Other cure site monomers include olefins represented by the formula R1CH.dbd.CR2R3, wherein R1 and R2 are independently selected from hydrogen and fluorine, and R3 is independently selected from hydrogen, fluorine, alkyl, and perfluoroalkyl. The perfluoroalkyl group may contain up to about 12 carbon atoms. However, perfluoroalkyl groups of up to 4 carbon atoms are typical for articles used in commercial applications, and the cure site monomer usually has no more than three hydrogen atoms. Examples of such olefins include ethylene, vinylidene fluoride, vinyl fluoride, trifluoroethylene, 1-hydropentafluoropropene, and 2-hydropentafluoropropene, as well as brominated olefins such as 4-bromo-tetrafluorobutene-1 and bromotrifluoroethylene and iodinated olefins, such as 4-iodotetrafluorobutene-1 and iodotrifluoroethylene.
Fluoroelastomer latex compositions to which this invention is applicable can be prepared by free radical polymerization in an emulsion system in the presence of a free radical initiator. The most common free-radical initiators are 1) water soluble ammonium or potassium persulfate or 2) the redox system potassium persulfate and sodium sulfite. The initiator catalyzes the polymerization reaction and is generally present in amounts sufficient to give a radical flux of from 5 to 100 mmol/kg polymer. It is possible to minimize ionic end group concentrations by conducting the polymerization in the presence of low levels of chain transfer agents.
Hydrogen-based alcohols, esters and halogens as well as various iodinated compounds, including diiodomethane, and fluoroalkyl iodides have been used with good results. Chain transfer agents which are not perfluorinated can be used in the polymerization reaction to introduce desirable fragments into the polymer chain for curing purposes, and are considered cure site moieties. Such agents include diiodo compounds that result in bound iodine, commonly at the end of the polymer chains. Preparative techniques for the fluoroelastomers and perfluoroelastomer latex compositions are described in general in Logothetis, Prog. Polymn. Sci, Vol. 14, 251-296 (1989) and in U.S. Pat. Nos. 4,281,092; 5,789,489; and 5,789,509.
The aqueous emulsion formed during the first step of the polymerization process is generally prepared in a continuous stirred tank reactor, although batch or semi-batch reactors may also be used. If the aqueous emulsion is prepared in a continuous process, aqueous solutions containing polymerization catalysts, surfactants, optional reducing agents, chain transfer agents, and buffers are added to the continuously stirred reactor. Simultaneously, monomers are fed to the reactor. Polymerization occurs, thereby resulting in production of a fresh fluoroelastomer latex composition. It has been found that surfactants aid the polymerization process. In addition, the presence of surfactants may foster the production of a small particle size emulsion. A small particle size latex is desirable because small particles have a reduced tendency to settle, but settling, which is undesirable and irreversible, is inevitable irrespective of particle size. The emulsion resulting from a continuous polymerization will typically have a solids content of around 20 percent by weight. It is possible to produce an emulsion having a somewhat higher solids level through use of a semi-batch or batch process. Higher solids levels are sometimes preferred based on the intended application, since the rate at which a latex dries, after it has been applied to a substrate as a film, for example, is dependent on the solids content of the latex. That is, the less water that is present, the faster the latex will dry to form a continuous film.

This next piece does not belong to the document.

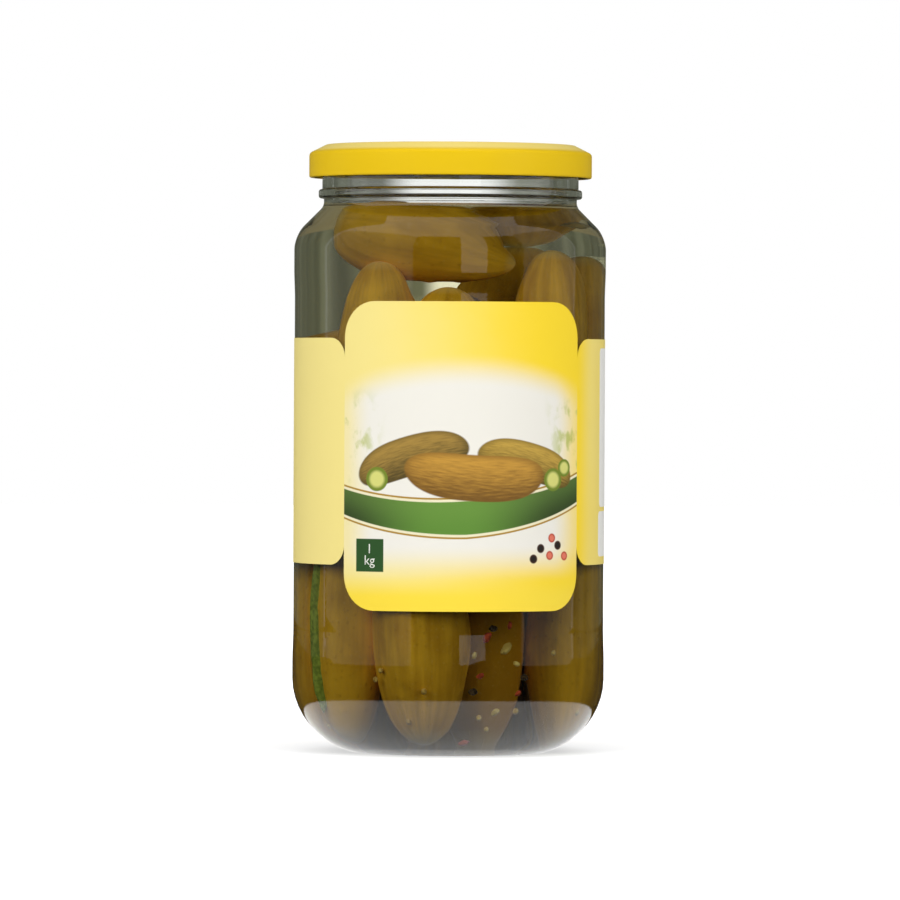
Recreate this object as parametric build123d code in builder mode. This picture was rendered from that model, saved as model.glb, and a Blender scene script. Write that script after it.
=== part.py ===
import os
from math import acos, asin, cos, degrees, radians, sin, sqrt, tan

from build123d import *

# Glass jar, measured from the surface it stands on up to its lip
jar_height = 182.4
body_radius = 47.2
wall = 2.5

heel_radius = 23.0
heel_width = 17.7
base_ring_width = 3.2
push_up = 3.6
base_thickness = 3.2
floor_thickness = 3.4

# The label sits on a shallow recess of the body, clear of the heel and the shoulder
panel_depth = 0.25
panel_step = 2.0
panel_above_heel = 8.6
panel_below_shoulder = 12.06

shoulder_angle = 45.0
shoulder_round = 10.0
shoulder_hollow = 3.0

# Neck, measured down from the lip
neck_length = 16.2
neck_radius = 38.8
neck_wall = 2.6
waist_inset = 0.5
lip_round = 1.1
bead_drop = 13.7
bead_depth = 1.1
bead_width = 2.7
bead_round = 0.75
bead_root = 0.3

# Twist-off thread: short sloped ridges round the neck
thread_starts = 6
thread_drop = 5.2
thread_depth = 1.9
thread_width = 2.2
thread_arc = 46.0
thread_slope = 2.5
thread_root = 0.4

# Tinplate lid
tin = 0.25
lid_clearance = 1.85
lid_skirt_drop = 8.8
lid_shoulder_width = 5.2
lid_shoulder_rise = 2.6
lid_shoulder_round = 1.1
lid_rim_width = 2.6
lid_panel_drop = 0.9
lid_panel_slope = 1.0
lid_bend = 0.5
button_radius = 15.0
button_rise = 0.5
curl_radius = 0.6
lug_reach = 2.4
lug_arc = 13.0
lug_clearance = 0.3

# Sealing ring between the jar's lip and the lid
seal_thickness = 0.95
seal_overhang = 0.4
seal_clearance = 0.05

# Paper label: a tall front panel and a lower band that runs round the back
paper = 0.12
label_clearance = 0.03
front_width = 78.7
front_margin_low = 12.8
front_margin_high = 8.1
front_corner = 11.0
band_inset_low = 13.4
band_inset_high = 10.9
band_corner = 6.0
band_tuck = 0.4

# Brine, filled to this far below the lip
headspace = 18.1
brine_clearance = 0.03

# Sizes that follow from the ones above
inner_radius = body_radius - wall
panel_radius = body_radius - panel_depth
neck_bore = neck_radius - neck_wall
waist_radius = neck_radius - waist_inset
bead_radius = neck_radius + bead_depth
thread_radius = neck_radius + thread_depth
lid_radius = thread_radius + lid_clearance + tin

base_ring_radius = body_radius - heel_width
ring_bore = base_ring_radius - base_ring_width
ring_offset = heel_radius - heel_width
heel_center_radius = body_radius - heel_radius
heel_center_height = sqrt(heel_radius**2 - ring_offset**2)
heel_arc = degrees(acos(ring_offset / heel_radius))
inner_heel = heel_center_height - base_thickness

shoulder_lead = tan(radians(shoulder_angle / 2))
shoulder_fall = 1 / tan(radians(shoulder_angle))
waist_corner = jar_height - neck_length - shoulder_hollow * shoulder_lead
shoulder_corner = waist_corner - (body_radius - waist_radius) * shoulder_fall
inner_shoulder_corner = shoulder_corner - wall * shoulder_lead
inner_neck_corner = inner_shoulder_corner + (inner_radius - neck_bore) * shoulder_fall

panel_bottom = heel_center_height + panel_above_heel
panel_top = shoulder_corner - panel_below_shoulder
bead_height = jar_height - bead_drop
thread_height = jar_height - thread_drop

lid_top = jar_height + seal_thickness + tin
lid_bottom = jar_height - lid_skirt_drop
rim_radius = lid_radius - lid_shoulder_width
rim_inner_radius = rim_radius - lid_rim_width
lid_slope = lid_shoulder_rise / lid_shoulder_width
lug_top = thread_height - thread_width / 2 - lug_clearance

label_inner = panel_radius + label_clearance
label_outer = label_inner + paper
front_arc = degrees(front_width / label_outer)
tuck_arc = degrees(band_tuck / label_outer)
front_bottom = panel_bottom + front_margin_low
front_top = panel_top - front_margin_high
band_bottom = front_bottom + band_inset_low
band_top = front_top - band_inset_high

brine_level = jar_height - headspace


def dome(edge_radius, edge_height, center_height):
    """Draw a shallow dome's arc from its edge to its top on the axis."""
    rise = center_height - edge_height
    radius = (edge_radius**2 + rise**2) / (2 * rise)
    arc = degrees(asin(edge_radius / radius))
    CenterArc((0, center_height - radius), radius, 90 - arc, arc)


def inner_profile(clearance):
    """Corners and rounds of the jar's inside, from the neck down to the heel."""
    side = inner_radius - clearance
    bore = neck_bore - clearance
    shift = clearance * shoulder_lead
    corners = [
        (bore, inner_neck_corner - shift),
        (side, inner_shoulder_corner - shift),
        (side, heel_center_height),
    ]
    rounds = [
        shoulder_hollow + wall + clearance,
        shoulder_round - wall - clearance,
    ]
    return corners, rounds


def inner_floor(clearance):
    """Draw the heel and the domed floor of the jar's inside, down to the axis."""
    heel_center = (inner_radius - inner_heel, heel_center_height)
    heel_radius_inside = inner_heel - clearance
    center_height = push_up + floor_thickness + clearance
    CenterArc(heel_center, heel_radius_inside, 0, -90)
    dome(heel_center[0], heel_center_height - heel_radius_inside, center_height)
    return center_height


def label_sheet(middle, arc, low, high, corner):
    """Add one round-cornered panel of the label, centred on the direction -middle."""
    with BuildSketch(Plane.XZ.rotated((0, 0, -middle - arc / 2))) as section:
        with Locations((label_inner + paper / 2, (low + high) / 2)):
            Rectangle(paper, high - low)
    revolve(section.sketch, axis=Axis.Z, revolution_arc=arc)
    for side in (-1, 1):
        angle = radians(-middle + side * arc / 2)
        radial = (cos(angle), sin(angle), 0)
        tangent = (-sin(angle), cos(angle), 0)
        for edge, inward in ((low, 1), (high, -1)):
            with BuildSketch(Plane((0, 0, 0), x_dir=tangent, z_dir=radial)) as cutter:
                inset = (corner - paper) / 2
                with Locations((-side * inset, edge + inward * inset)):
                    Rectangle(corner + paper, corner + paper)
                with Locations((-side * corner, edge + inward * corner)):
                    Circle(corner, mode=Mode.SUBTRACT)
            extrude(cutter.sketch, amount=2 * label_outer, mode=Mode.SUBTRACT)


# One ridge of the thread, laid flat about its own middle height
with BuildPart() as thread_ridge:
    with BuildSketch(Plane.XZ.rotated((0, 0, -thread_arc / 2))) as ridge_section:
        with BuildLine():
            root = neck_radius - thread_root
            half = thread_width / 2
            Polyline(
                (root, -half),
                (thread_radius - half / 2, -half),
                (thread_radius, -half / 3),
                (thread_radius, half / 3),
                (thread_radius - half / 2, half),
                (root, half),
                close=True,
            )
        make_face()
    revolve(axis=Axis.Z, revolution_arc=thread_arc)

with BuildPart() as jar:
    with BuildSketch(Plane.XZ) as jar_section:
        with BuildLine():
            bead_low = bead_height - bead_width / 2
            bead_high = bead_height + bead_width / 2
            inside_corners, inside_rounds = inner_profile(0)
            dome(ring_bore, 0, push_up)
            Line((ring_bore, 0), (base_ring_radius, 0))
            CenterArc(
                (heel_center_radius, heel_center_height),
                heel_radius,
                -heel_arc,
                heel_arc,
            )
            FilletPolyline(
                (body_radius, heel_center_height),
                (body_radius, panel_bottom),
                (panel_radius, panel_bottom + panel_step),
                (panel_radius, panel_top - panel_step),
                (body_radius, panel_top),
                (body_radius, shoulder_corner),
                (waist_radius, waist_corner),
                (waist_radius, bead_low),
                (bead_radius, bead_low),
                (bead_radius, bead_high),
                (neck_radius, bead_high),
                (neck_radius, jar_height),
                (neck_bore, jar_height),
                *inside_corners,
                radius=[
                    panel_step,
                    panel_step,
                    panel_step,
                    panel_step,
                    shoulder_round,
                    shoulder_hollow,
                    bead_root,
                    bead_round,
                    bead_round,
                    bead_root,
                    lip_round,
                    lip_round,
                    *inside_rounds,
                ],
            )
            floor_height = inner_floor(0)
            Line((0, floor_height), (0, push_up))
        make_face()
    revolve(axis=Axis.Z)
    with PolarLocations(0, thread_starts):
        with Locations(Location((0, 0, thread_height), (thread_slope, 0, 0))):
            add(thread_ridge.part)
jar.part.label = "jar"

with BuildPart() as brine:
    with BuildSketch(Plane.XZ) as brine_section:
        with BuildLine():
            inside_corners, inside_rounds = inner_profile(brine_clearance)
            FilletPolyline(
                (0, jar_height),
                (neck_bore - brine_clearance, jar_height),
                *inside_corners,
                radius=[0, *inside_rounds],
            )
            floor_height = inner_floor(brine_clearance)
            Line((0, floor_height), (0, jar_height))
        make_face()
    revolve(axis=Axis.Z)
    split(bisect_by=Plane.XY.offset(brine_level), keep=Keep.BOTTOM)
brine.part.label = "brine"

with BuildPart() as seal:
    with BuildSketch(Plane.XZ) as seal_section:
        with BuildLine():
            seal_inner = neck_bore - seal_overhang
            seal_outer = neck_radius - seal_overhang
            seal_top = jar_height + seal_thickness - seal_clearance
            Polyline(
                (seal_inner, jar_height),
                (seal_outer, jar_height),
                (seal_outer, seal_top - (seal_outer - rim_radius) * lid_slope),
                (rim_radius - seal_clearance, seal_top),
                (seal_inner, seal_top),
                close=True,
            )
        make_face()
    revolve(axis=Axis.Z)
seal.part.label = "seal"

# Inward tab of the lid's curl, which grips under a ridge of the thread
with BuildPart() as lug:
    with BuildSketch(Plane.XZ.rotated((0, 0, -lug_arc / 2))) as lug_section:
        with BuildLine():
            reach = lid_radius - tin - lug_reach
            Polyline(
                (lid_radius - tin / 2, lid_bottom + curl_radius),
                (reach + curl_radius, lid_bottom + curl_radius / 2),
                (reach, lid_bottom + curl_radius),
                (reach, lug_top - curl_radius / 2),
                (reach + curl_radius / 2, lug_top),
                (lid_radius - tin / 2, lug_top),
                close=True,
            )
        make_face()
    revolve(axis=Axis.Z, revolution_arc=lug_arc)

with BuildPart() as lid:
    with BuildSketch(Plane.XZ) as lid_section:
        with BuildLine():
            shoulder_foot = lid_top - lid_shoulder_rise
            panel_height = lid_top - lid_panel_drop
            FilletPolyline(
                (lid_radius, lid_bottom + curl_radius),
                (lid_radius, shoulder_foot),
                (rim_radius, lid_top),
                (rim_inner_radius, lid_top),
                (rim_inner_radius - lid_panel_slope, panel_height),
                (button_radius, panel_height),
                (button_radius - lid_panel_slope, panel_height + button_rise),
                (0, panel_height + button_rise),
                radius=[
                    lid_shoulder_round,
                    lid_shoulder_round,
                    lid_bend,
                    lid_bend,
                    lid_bend,
                    lid_bend,
                ],
            )
            offset(amount=tin, side=Side.LEFT)
        make_face()
        with Locations((lid_radius - curl_radius, lid_bottom + curl_radius)):
            Circle(curl_radius)
    revolve(axis=Axis.Z)
    with PolarLocations(0, thread_starts):
        add(lug.part)
lid.part.label = "lid"

with BuildPart() as band:
    label_sheet(270, 360 - front_arc + 2 * tuck_arc, band_bottom, band_top, band_corner)

with BuildPart() as label:
    label_sheet(90, front_arc, front_bottom, front_top, front_corner)
    add(band.part)
label.part.label = "label"

os.makedirs("parts", exist_ok=True)
for piece in (jar, lid, seal, label, brine):
    export_step(piece.part, f"parts/{piece.part.label}.step")
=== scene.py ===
import math
import random

import bmesh
import bpy
from mathutils import Matrix, Vector, noise


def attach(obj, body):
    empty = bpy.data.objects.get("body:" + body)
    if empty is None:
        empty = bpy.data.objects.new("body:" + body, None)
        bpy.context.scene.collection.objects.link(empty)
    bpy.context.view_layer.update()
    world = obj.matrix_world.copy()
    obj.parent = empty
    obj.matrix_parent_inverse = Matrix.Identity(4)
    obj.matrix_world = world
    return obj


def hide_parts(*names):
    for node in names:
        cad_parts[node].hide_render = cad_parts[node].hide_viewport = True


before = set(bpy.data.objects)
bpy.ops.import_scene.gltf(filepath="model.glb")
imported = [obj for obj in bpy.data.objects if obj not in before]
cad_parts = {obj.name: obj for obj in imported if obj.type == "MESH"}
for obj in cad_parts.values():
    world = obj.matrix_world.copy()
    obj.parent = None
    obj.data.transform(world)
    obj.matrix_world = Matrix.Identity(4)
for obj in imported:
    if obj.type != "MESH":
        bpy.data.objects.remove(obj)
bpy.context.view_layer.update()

mm = 0.001
scene = bpy.context.scene
scene.view_settings.view_transform = "Standard"
scene.cycles.max_bounces = 24
scene.cycles.transmission_bounces = 20
scene.cycles.glossy_bounces = 8
scene.cycles.transparent_max_bounces = 24
scene.cycles.caustics_refractive = False
scene.cycles.caustics_reflective = False


cameraValues = {
    "turn": -6.4,  # degrees from the label's middle, towards the jar's left
    "distance": 2.2,
    "eyeHeight": 0.115,
    "aimHeight": 0.0913,
    "aimRight": 0.00027,
    "lens": 290.4,
    "roll": 0.3,
}
turn = math.radians(cameraValues["turn"])
towardsCamera = Vector((math.sin(turn), -math.cos(turn), 0))
rightOfCamera = Vector((math.cos(turn), math.sin(turn), 0))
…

Polymerization temperatures typically range from 40°-130° C., at pressures of 2 to 9 MPa and residence times of 10 to 240 minutes. A residence time of 20 to 60 minutes is typically followed for vinylidene fluoride copolymers. After polymerization, unreacted monomer may be removed from the reactor effluent by vaporization at reduced pressure, and further surfactant may be added.
Following preparation of the fluoroelastomer latex composition, its pH may be adjusted by addition of base. The base may be added before, in conjunction with, or following addition of the surfactant. That is, the order of addition of base and the optional additional surfactant is not critical. The amount of base added will be a quantity sufficient to adjust the pH of the fluoroelastomer latex composition to a value in the range of from 5 to 8. Inorganic or organic bases may be used, but typically sodium hydroxide, lithium hydroxide, potassium hydroxide, and ammonium hydroxide are utilized because of their availability and lower cost. At this stage the finished latex composition typically has a solids content of about 20-40 wt %.
The present invention is carried out by incorporating into the fresh fluoroelastomer latex composition, i.e., as it exists post-reactor following polymerization, from 1 wt % up to 50 wt % of a natural or synthetic pulp. Among the various pulps that can produce satisfactory results when used according to the invention are wood pulp, aramid pulp, acrylic pulp, viscose (rayon) pulp, and polyolefin pulp.
In a preferred embodiment, the pulp is an aramid pulp that comprises staple fibers having an average length of from 0.1 mm to 4.0 mm. By “aramid” is meant a polyamide wherein at least 85% of the amide (—CO—NH—) linkages are attached directly to two aromatic rings.
Incorporation into the latex composition can be by any convenient mixing means so that the pulp is uniformly distributed throughout the latex composition. The term “aramid pulp” is used herein to mean a synthetic pulp, for example, as made by mechanical shattering of fibers derived from high strength, high modulus aromatic polyamide fibers, such as those described in U.S. Pat. Nos. 3,869,429 and 3,869,430. Aramid fibers are shattered both transversely and longitudinally to provide fibers having a length which depends on the degree of refinement. Attached to these fibers are fine fibrils which have a diameter as small as 0.1 micrometer as compared with a diameter of about 12 micrometers for the main (trunk) part of the fiber. Aramid pulp particles have the appearance of hairy fibers.
A process for producing a compacted, redispersible aramid pulp, wherein the aramid pulp is opened using forces of a turbulent air grinding mill, is described in U.S. Pat. Nos. 5,171,402 and 5,084,136.
Particularly preferred because of its availability and cost is aramid pulp derived from poly(p-phenylene terephthalamide) fibers.